Bu paradokslardan en bilineni, Einstein’ın genel görelilik teorisine dayanmakta ve kabaca bir ifadeyle bir gözlemcinin geçmişe dönüp kendiyle etkileşim kurması hâlinde kendi varoluşunu tehlikeye atacağını ifade etmekte. Teorinin “büyük babasını öldüren zaman yolcusu” gibi pek çok versiyonuna aşinayız. Ancak University of Queensland’deki araştırmacıların çalışmasına göre bunun gibi paradoksların mutlaka var olması gerekmiyor. Yayımladıkları makaleye göre, geçmişe dönerek yapılan değişikliklerin geleceği değiştirmesi şart değil. Bunu COVID-19 örneği üzerinden açıklayan araştırmacılara göre enfekte olan ilk hastayı tespit edip geçmişe dönüp onu enfekte olmaktan kurtarsanız bile, bu başka birinin enfekte olup salgını başlatmasının önünde bir engel değil. Yaptıkları hesaplamalara göre geçmişte yapılan bir değişiklik zaman boyutunda kendini yeniden düzenleyecek ve yolcunun geçmişe gitme motivasyonunun kaynağı olduğu gibi geleceğe yeniden taşınacak. Üstelik bu savı destekleyen tek çalışma bu değil. Geçtiğimiz yaz benzer bir makale daha yayımlanmış.

Astronot Kate Rubins’den gelen uzaydan oy atma açıklaması
Mikrobiyolog ve astronot Kate Rubins, ABD’deki seçimlerde oyunu, yeryüzünden yaklaşık 350 kilometre uzaklıktaki uzay istasyonundan kullanacağını açıkladı. “Bence herkesin oy kullanması çok önemli, eğer biz uzaydayken bunu yapabiliyorsak, yeryüzündeki insanlar da rahatlıkla oy kullanabilir demektir,” diyerek oy vermeleri konusunda halkı teşvik etti. Astronotlar daha önce de uzaydan, özel bir elektronik sistem sayesinde oy kullanmıştı. Zaten çoğu astronot Houston’da ikâmet ediyor ve bağlı oldukları Texas eyaleti vatandaşlara uzaydan oy kullanma hakkı tanıyor.
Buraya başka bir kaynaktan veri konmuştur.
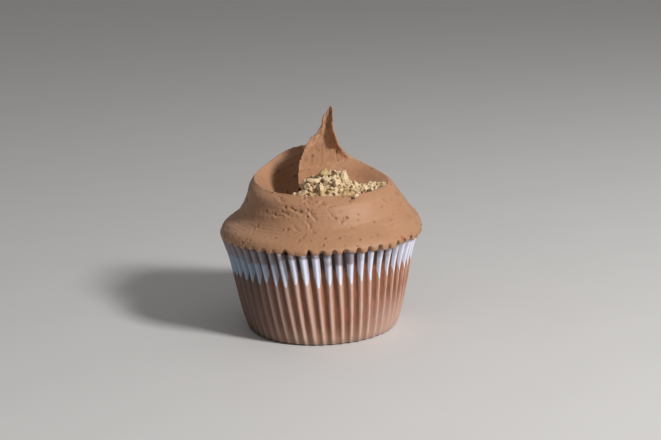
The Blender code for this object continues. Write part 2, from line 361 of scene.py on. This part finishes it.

Rubins, 2016’da ilk uzay görevine çıkmış, buradaki çalışmalarında uzayda DNA dizileyen ilk insan olmuştu. 115 gün süren ilk uzay görevi süresi boyunca 2 defa da uzay yürüyüşü görevi gerçekleştirmişti.

Londra’da Right Said Frank grubunun da katıldığı maske karşıtı eylem
Londra’nın Trafalgar Meydanı’nda düzenlenen protestolarda, yüzlerce insan soğuk havadan korunmak için ceketlerini giyerek, COVID-19 salgınından korunmak için şart olan medikal maskelerin kullanımının zorunlu tutulmasına karşı bir eylem düzenledi. 1991 tarihli “I’m Too Sexy” hitinin sahibi olan grup Right Said Fred de eylemciler arasında yer aldığı için ne yazık ki yeniden gündem oldu. Grup, bu eylemden çektikleri bir fotoğrafı Twitter üzerinden, “Trafalgar Meydanı’nda bugün çok güzel bir atmosfer vardı” açıklamasıyla paylaşınca bekleneceği üzere büyük tepki çekti. Gelen tepkiler arasında grubun şarkı sözlerinin yaptıkları eylemin bilinçsizliğine tepki olarak değiştirildiği tweetler çoğunluktaydı. Grup bu tepkilere kullanıcıları bloklayarak karşılık veriyor.